Avec le disco-polo, le radiodiffuseur public affirme que, non seulement la ruralité n’a rien de honteux, mais qu’elle fait désormais partie du courant dominant publiquement approuvé.
Cela peut soulager ceux qui viennent de la campagne ou des petites villes et doivent supporter le ton condescendant dans le discours polonais.
Le disco polo est donc désormais assigné à un rôle politique et sert à diviser les élites urbaines et les masses rurales […]. Il est dans l’intérêt du PiS d’attiser ce conflit et de mobiliser son électorat, traditionnellement plus rural et moins éduqué que les électeurs du principal parti d’opposition, la Plateforme civique (PO).
Bien sûr, cette exploitation politique du disco polo n’a rien de nouveau. Des politiciens de différents partis, comme l’ancien président de gauche Aleksander Kwaśniewski, ont utilisé des chansons de disco polo dans leurs campagnes pour se donner une image plus populaire. Ce qui est nouveau, c’est ce rôle de la TVP.
La prédication à la chorale
Mais ce débat médiatique assez houleux sur la question du rôle de la télévision publique laisse froids la plupart des gens. Il y a deux raisons principales à cela. Tout d’abord, le disco polo n’est plus sulfureux comme dans les années 1990, il fait partie du paysage. Chanter des « culottes à pois » sur fond de synthétiseur ne fait plus sourciller.

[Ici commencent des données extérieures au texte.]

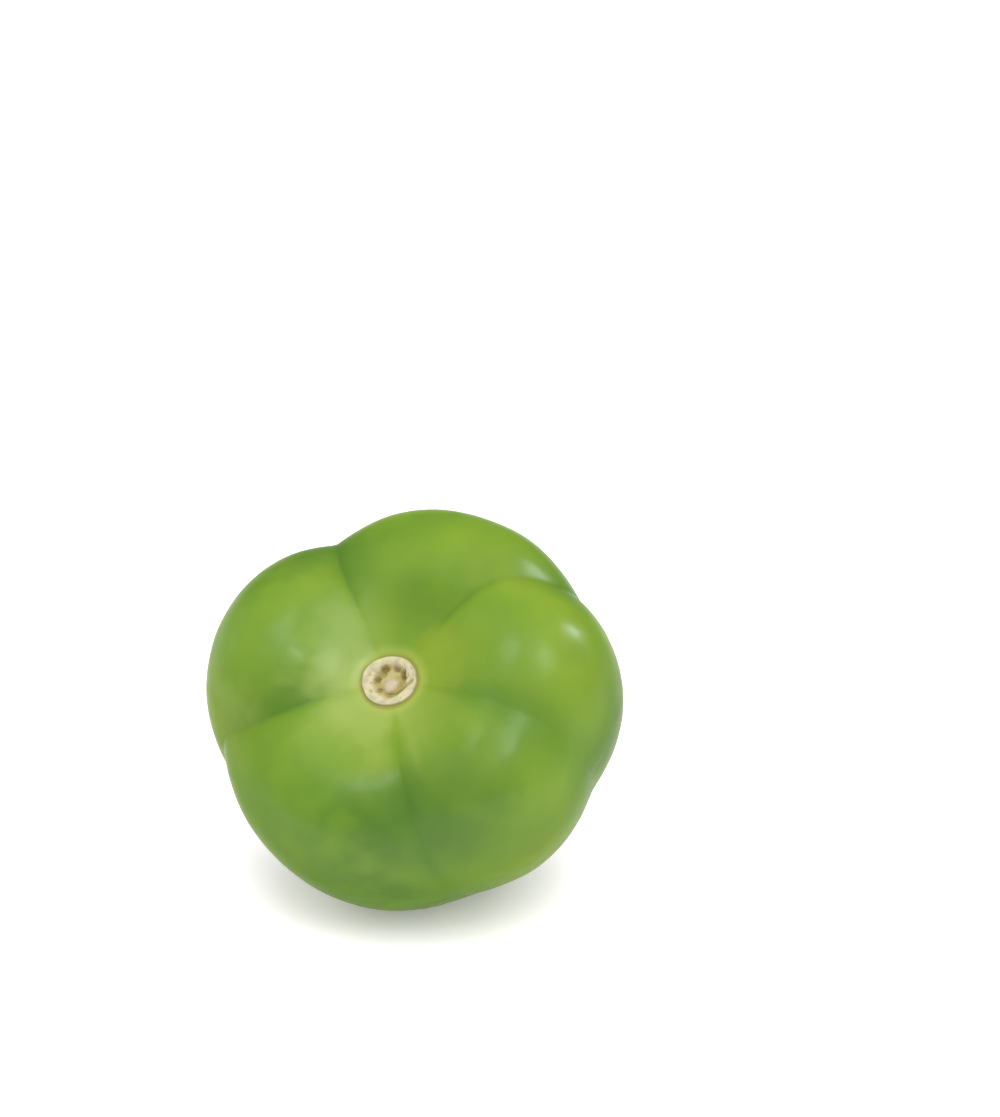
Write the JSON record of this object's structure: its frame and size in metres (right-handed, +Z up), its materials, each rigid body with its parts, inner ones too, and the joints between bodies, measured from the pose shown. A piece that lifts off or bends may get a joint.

De plus, le disco polo a gagné en popularité ces dernières années dans les grandes villes comme Varsovie et Katowice. Beaucoup des anciens critiques d’hier le considèrent aujourd’hui comme un divertissement inoffensif, voir quelque chose avec une valeur unique, spécifiquement polonaise. Dans l’ensemble, même si les milieux cultivés ne sont toujours pas fans du genre, ils ne lui sont plus aussi ouvertement hostiles qu’autrefois.
Deuxièmement, les Polonais ont aujourd’hui accès à un très large éventail de chaines de télévision. Contrairement à l’ère communiste, lorsque l’État détenait le monopole de la télévision, aujourd’hui il, s’ils n’aiment pas, il leur suffit de zapper.